◆ **Material to process**
***

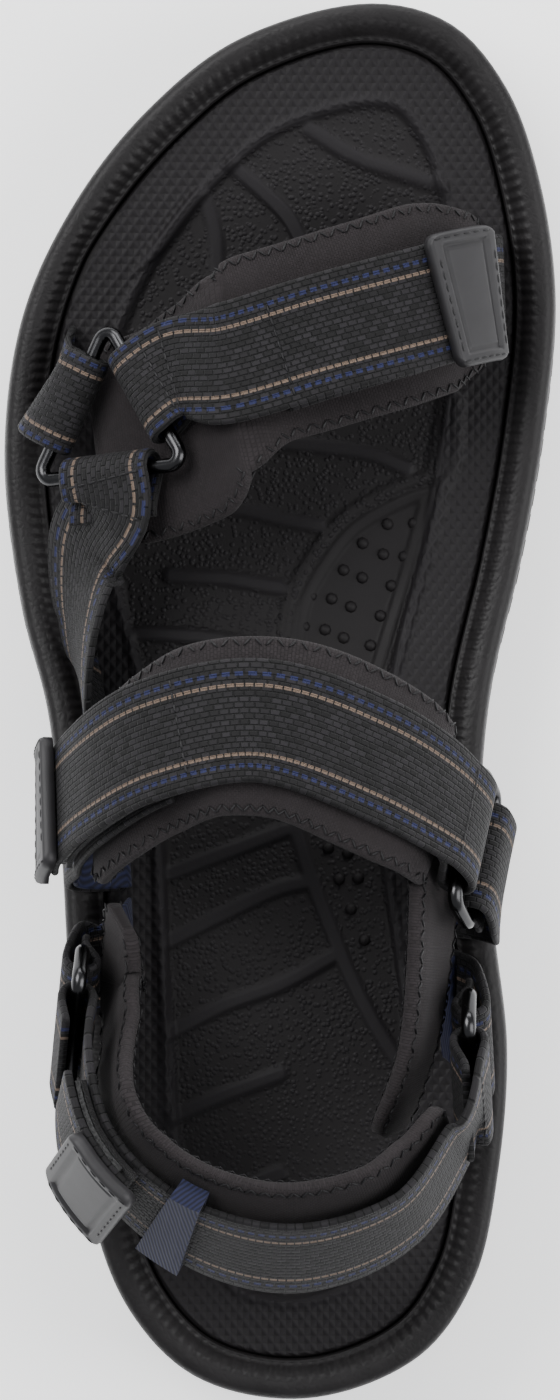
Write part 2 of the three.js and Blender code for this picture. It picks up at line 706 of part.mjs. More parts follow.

***

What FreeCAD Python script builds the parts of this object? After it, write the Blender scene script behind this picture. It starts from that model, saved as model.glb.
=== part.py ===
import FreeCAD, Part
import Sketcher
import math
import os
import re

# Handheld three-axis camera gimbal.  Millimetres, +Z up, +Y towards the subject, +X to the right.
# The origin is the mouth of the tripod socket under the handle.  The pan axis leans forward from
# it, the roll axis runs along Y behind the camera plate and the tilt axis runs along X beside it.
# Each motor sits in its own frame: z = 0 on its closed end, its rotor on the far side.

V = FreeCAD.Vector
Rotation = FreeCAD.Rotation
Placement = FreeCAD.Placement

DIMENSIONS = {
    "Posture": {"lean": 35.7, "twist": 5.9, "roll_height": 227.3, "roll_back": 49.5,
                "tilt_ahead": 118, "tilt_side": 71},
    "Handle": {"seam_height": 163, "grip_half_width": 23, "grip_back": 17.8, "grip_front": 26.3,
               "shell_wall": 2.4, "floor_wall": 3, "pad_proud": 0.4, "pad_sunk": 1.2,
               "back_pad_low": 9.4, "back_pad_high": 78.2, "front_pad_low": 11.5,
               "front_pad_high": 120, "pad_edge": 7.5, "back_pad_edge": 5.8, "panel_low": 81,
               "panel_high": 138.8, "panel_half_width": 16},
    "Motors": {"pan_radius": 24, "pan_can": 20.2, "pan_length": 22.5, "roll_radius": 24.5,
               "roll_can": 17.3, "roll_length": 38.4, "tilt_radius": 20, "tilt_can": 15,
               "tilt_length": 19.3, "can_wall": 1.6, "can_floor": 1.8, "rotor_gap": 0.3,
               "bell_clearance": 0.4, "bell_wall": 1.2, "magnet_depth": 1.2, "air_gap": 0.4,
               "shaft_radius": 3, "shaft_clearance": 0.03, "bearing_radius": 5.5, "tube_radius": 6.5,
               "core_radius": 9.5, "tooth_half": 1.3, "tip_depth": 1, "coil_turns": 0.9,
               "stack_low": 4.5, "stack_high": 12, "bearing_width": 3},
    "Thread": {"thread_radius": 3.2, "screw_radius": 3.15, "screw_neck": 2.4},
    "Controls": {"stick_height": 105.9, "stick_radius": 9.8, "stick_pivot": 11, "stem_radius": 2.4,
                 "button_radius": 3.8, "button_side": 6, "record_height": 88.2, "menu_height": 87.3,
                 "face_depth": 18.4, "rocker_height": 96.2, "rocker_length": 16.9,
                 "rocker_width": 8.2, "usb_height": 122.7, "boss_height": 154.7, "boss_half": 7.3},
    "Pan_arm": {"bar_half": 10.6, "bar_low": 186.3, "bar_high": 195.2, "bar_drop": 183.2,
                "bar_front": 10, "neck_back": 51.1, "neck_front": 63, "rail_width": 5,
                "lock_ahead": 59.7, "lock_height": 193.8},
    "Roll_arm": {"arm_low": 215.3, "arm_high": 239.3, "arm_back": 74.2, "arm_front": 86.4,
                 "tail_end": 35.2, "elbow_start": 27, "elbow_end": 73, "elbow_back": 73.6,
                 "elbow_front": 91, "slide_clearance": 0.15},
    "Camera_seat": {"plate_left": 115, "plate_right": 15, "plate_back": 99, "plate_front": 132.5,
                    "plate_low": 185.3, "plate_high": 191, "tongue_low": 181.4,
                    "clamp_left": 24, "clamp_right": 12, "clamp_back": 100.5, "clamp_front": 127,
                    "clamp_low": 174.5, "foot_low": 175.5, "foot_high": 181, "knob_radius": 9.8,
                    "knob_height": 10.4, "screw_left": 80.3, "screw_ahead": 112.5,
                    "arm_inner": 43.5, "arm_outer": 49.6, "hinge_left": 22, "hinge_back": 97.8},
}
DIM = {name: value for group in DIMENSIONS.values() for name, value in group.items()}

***

◆ **Exercise objective**
Find each line with the string "Blender" and copy it out.

◆ **Correct result**
Write part 2 of the three.js and Blender code for this picture. It picks up at line 706 of part.mjs. More parts follow.
What FreeCAD Python script builds the parts of this object? After it, write the Blender scene script behind this picture. It starts from that model, saved as model.glb.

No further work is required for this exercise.